## [WHAT TO PRODUCE]
Using the data below, output the first line and every line after it up to and including the line containing "right_rear_fillet_r = 0.6; // [0.5:0.1:4]", exactly as written and with nothing added.
===== AVAILABLE DATA
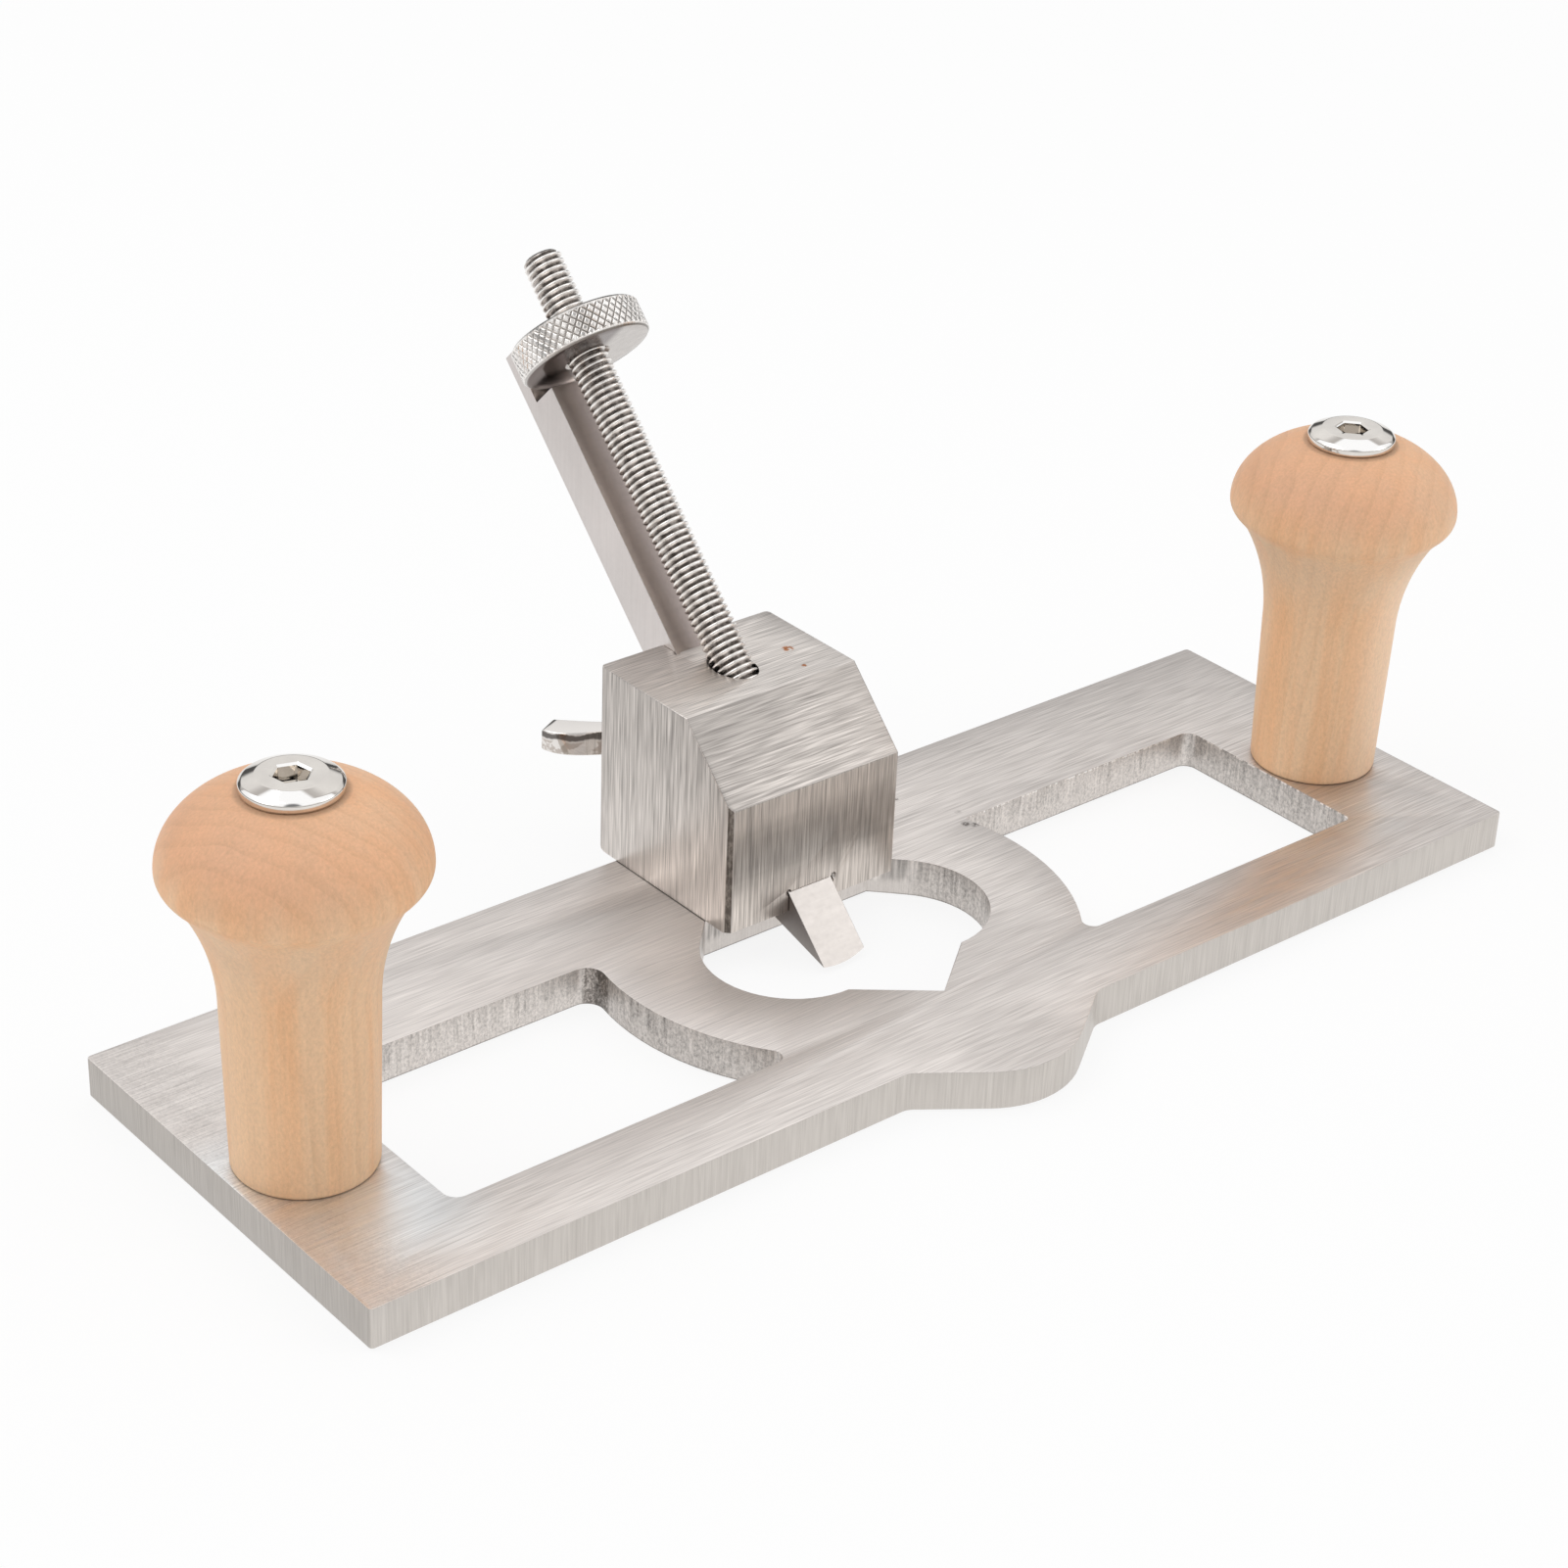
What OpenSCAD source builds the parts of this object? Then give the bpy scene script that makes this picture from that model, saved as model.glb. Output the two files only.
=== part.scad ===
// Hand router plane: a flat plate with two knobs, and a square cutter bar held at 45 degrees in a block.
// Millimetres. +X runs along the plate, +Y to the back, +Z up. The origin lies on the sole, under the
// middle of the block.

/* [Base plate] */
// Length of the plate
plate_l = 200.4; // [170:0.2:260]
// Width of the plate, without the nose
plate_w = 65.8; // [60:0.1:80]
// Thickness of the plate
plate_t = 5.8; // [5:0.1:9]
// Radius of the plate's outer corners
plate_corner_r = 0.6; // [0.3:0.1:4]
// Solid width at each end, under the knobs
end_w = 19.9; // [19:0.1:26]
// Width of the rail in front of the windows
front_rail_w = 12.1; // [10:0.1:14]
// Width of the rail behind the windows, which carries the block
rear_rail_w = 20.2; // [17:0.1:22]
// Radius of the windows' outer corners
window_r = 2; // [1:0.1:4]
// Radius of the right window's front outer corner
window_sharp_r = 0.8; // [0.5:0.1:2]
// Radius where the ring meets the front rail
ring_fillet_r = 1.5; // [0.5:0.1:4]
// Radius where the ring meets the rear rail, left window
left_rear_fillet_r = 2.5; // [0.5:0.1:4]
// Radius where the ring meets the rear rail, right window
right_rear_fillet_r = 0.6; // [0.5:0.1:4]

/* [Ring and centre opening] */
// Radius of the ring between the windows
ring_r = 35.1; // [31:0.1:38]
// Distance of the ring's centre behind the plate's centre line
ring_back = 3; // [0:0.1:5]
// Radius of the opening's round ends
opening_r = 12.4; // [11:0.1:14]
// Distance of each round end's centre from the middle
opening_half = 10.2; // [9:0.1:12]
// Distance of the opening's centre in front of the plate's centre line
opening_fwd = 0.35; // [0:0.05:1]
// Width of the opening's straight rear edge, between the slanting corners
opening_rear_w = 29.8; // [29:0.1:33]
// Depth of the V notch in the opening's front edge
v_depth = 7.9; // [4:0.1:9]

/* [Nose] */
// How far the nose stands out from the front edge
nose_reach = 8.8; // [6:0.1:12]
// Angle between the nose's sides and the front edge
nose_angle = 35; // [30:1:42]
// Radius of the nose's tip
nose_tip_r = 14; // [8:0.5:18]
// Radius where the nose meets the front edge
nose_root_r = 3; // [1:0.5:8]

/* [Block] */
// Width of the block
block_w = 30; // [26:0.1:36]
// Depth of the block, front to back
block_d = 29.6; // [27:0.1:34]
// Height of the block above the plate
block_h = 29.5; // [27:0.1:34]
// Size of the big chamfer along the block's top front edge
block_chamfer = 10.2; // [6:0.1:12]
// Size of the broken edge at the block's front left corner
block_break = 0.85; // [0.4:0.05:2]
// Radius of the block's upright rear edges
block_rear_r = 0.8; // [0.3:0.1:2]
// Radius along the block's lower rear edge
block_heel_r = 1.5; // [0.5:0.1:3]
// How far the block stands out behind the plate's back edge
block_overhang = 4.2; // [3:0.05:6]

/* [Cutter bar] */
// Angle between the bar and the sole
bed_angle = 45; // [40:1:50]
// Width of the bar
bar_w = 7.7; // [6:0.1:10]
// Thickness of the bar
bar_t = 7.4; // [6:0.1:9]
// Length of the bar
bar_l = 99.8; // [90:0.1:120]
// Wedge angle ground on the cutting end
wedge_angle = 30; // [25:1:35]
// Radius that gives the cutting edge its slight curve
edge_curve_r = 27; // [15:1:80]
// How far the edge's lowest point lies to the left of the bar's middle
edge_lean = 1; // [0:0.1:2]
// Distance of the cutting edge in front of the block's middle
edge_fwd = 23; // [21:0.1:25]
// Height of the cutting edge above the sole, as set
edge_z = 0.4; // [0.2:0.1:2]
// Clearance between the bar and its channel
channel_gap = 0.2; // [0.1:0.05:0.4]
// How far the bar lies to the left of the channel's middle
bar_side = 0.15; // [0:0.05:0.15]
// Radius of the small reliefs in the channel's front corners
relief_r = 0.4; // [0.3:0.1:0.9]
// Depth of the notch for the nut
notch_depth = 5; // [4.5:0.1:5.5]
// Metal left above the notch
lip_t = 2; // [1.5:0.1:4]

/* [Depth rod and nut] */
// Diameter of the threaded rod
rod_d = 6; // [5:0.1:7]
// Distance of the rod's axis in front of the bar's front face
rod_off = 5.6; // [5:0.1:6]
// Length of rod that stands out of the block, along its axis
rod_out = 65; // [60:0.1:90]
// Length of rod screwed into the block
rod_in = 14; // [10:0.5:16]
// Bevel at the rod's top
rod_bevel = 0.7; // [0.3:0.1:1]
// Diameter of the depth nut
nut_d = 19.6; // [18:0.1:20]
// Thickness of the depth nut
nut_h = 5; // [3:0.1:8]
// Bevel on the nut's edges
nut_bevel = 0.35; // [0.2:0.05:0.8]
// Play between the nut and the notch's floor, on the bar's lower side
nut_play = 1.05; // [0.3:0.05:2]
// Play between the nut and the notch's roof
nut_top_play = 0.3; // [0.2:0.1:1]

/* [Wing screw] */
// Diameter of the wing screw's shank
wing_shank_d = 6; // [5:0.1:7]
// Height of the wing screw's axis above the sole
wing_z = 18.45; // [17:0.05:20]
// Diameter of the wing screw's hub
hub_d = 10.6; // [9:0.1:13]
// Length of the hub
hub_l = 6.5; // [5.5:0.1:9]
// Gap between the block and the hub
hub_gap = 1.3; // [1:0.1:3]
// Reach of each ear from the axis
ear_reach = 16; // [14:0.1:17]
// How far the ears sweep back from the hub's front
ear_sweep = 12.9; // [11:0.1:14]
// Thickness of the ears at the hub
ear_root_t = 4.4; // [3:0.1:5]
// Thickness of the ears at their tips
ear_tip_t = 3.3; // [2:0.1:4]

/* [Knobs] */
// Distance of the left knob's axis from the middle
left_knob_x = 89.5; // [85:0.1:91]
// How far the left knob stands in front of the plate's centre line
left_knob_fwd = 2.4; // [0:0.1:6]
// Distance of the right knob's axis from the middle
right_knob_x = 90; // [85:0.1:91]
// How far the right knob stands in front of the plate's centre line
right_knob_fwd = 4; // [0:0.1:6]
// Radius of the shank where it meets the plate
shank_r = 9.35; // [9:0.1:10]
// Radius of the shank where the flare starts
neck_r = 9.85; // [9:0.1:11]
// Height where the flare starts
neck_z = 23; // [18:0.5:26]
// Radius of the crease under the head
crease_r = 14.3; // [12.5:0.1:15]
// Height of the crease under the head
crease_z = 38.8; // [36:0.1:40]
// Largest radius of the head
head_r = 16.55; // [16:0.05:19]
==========
## [CORRECT RESULT]
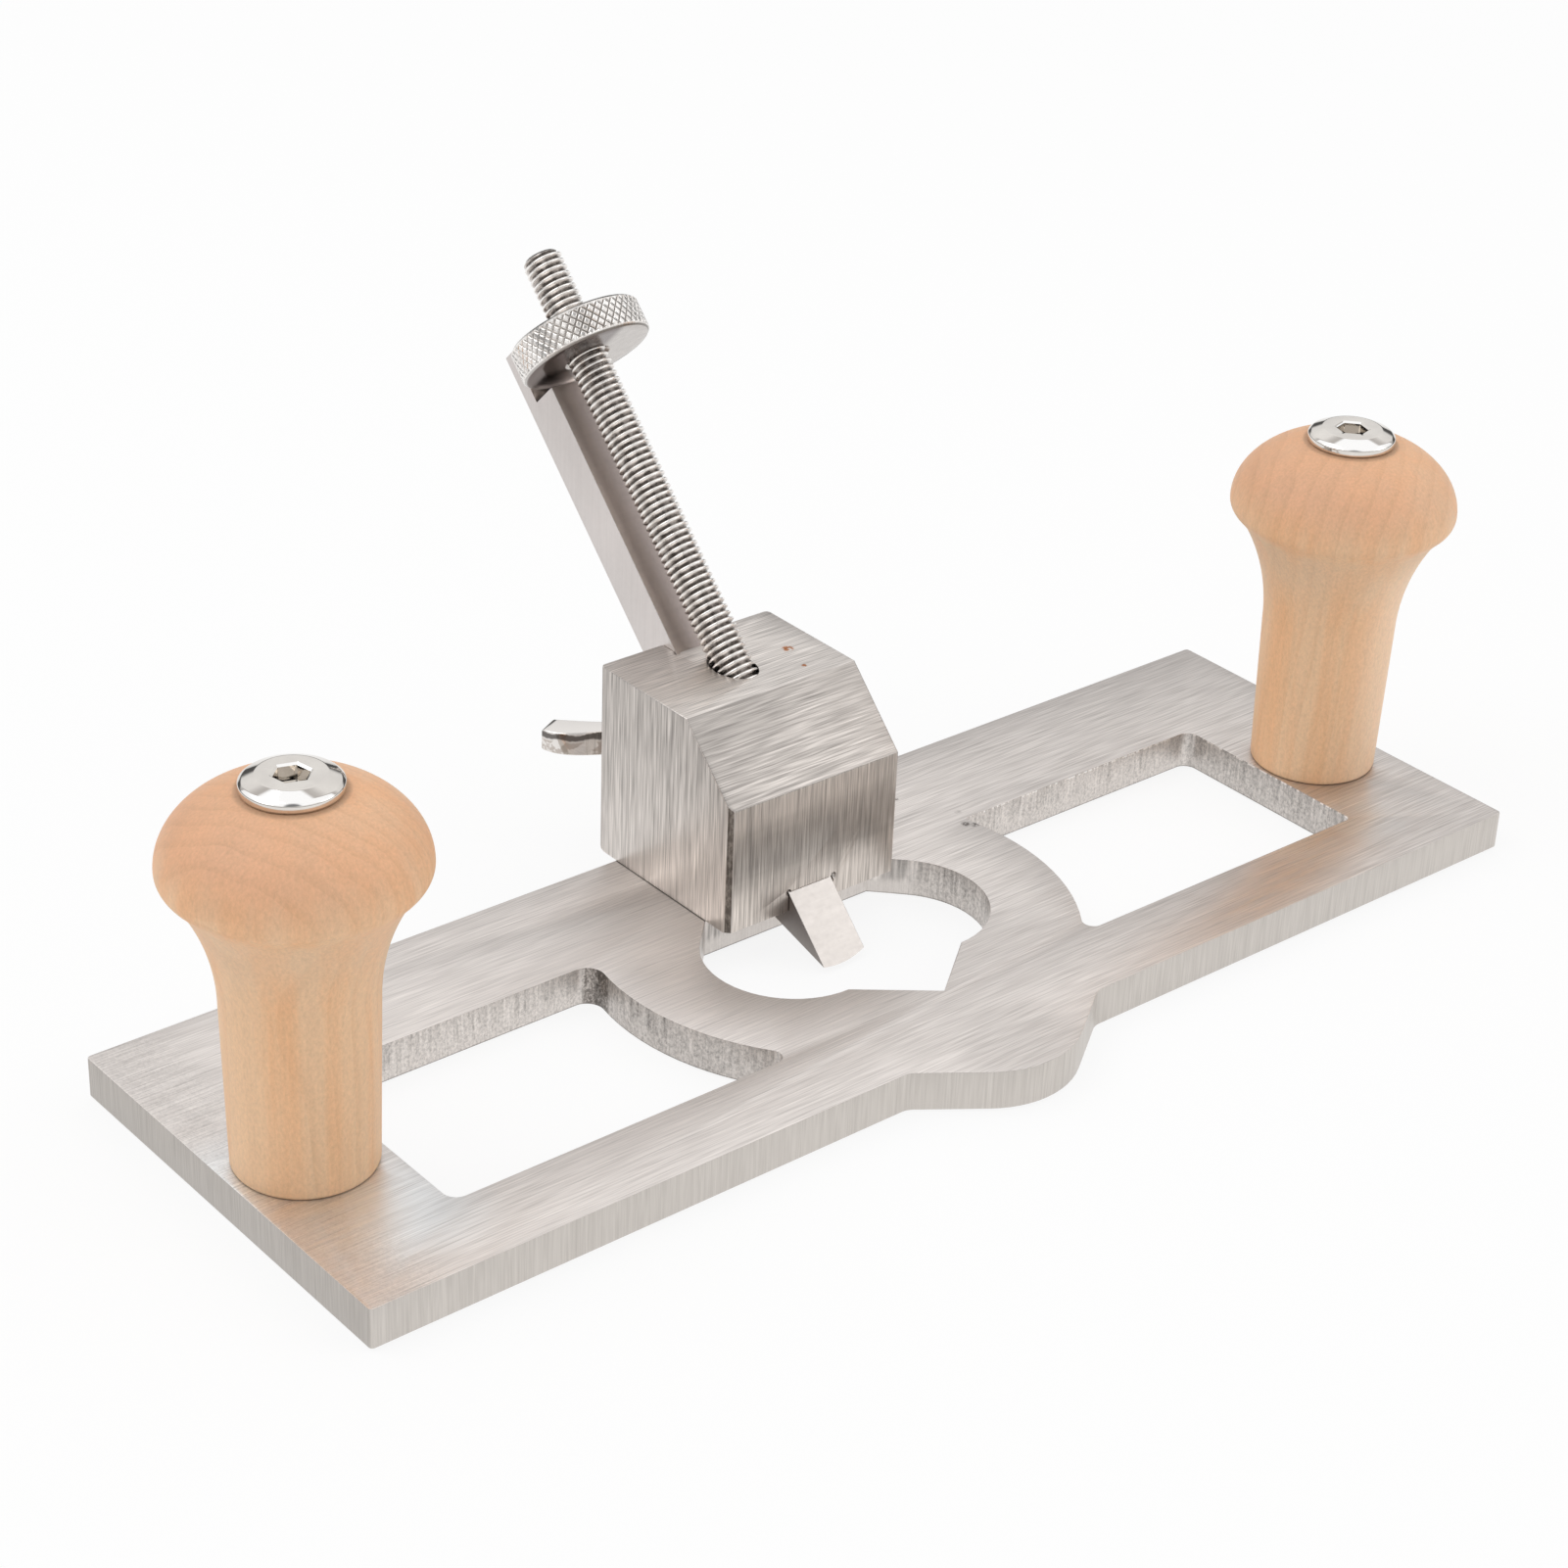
What OpenSCAD source builds the parts of this object? Then give the bpy scene script that makes this picture from that model, saved as model.glb. Output the two files only.
=== part.scad ===
// Hand router plane: a flat plate with two knobs, and a square cutter bar held at 45 degrees in a block.
// Millimetres. +X runs along the plate, +Y to the back, +Z up. The origin lies on the sole, under the
// middle of the block.

/* [Base plate] */
// Length of the plate
plate_l = 200.4; // [170:0.2:260]
// Width of the plate, without the nose
plate_w = 65.8; // [60:0.1:80]
// Thickness of the plate
plate_t = 5.8; // [5:0.1:9]
// Radius of the plate's outer corners
plate_corner_r = 0.6; // [0.3:0.1:4]
// Solid width at each end, under the knobs
end_w = 19.9; // [19:0.1:26]
// Width of the rail in front of the windows
front_rail_w = 12.1; // [10:0.1:14]
// Width of the rail behind the windows, which carries the block
rear_rail_w = 20.2; // [17:0.1:22]
// Radius of the windows' outer corners
window_r = 2; // [1:0.1:4]
// Radius of the right window's front outer corner
window_sharp_r = 0.8; // [0.5:0.1:2]
// Radius where the ring meets the front rail
ring_fillet_r = 1.5; // [0.5:0.1:4]
// Radius where the ring meets the rear rail, left window
left_rear_fillet_r = 2.5; // [0.5:0.1:4]
// Radius where the ring meets the rear rail, right window
right_rear_fillet_r = 0.6; // [0.5:0.1:4]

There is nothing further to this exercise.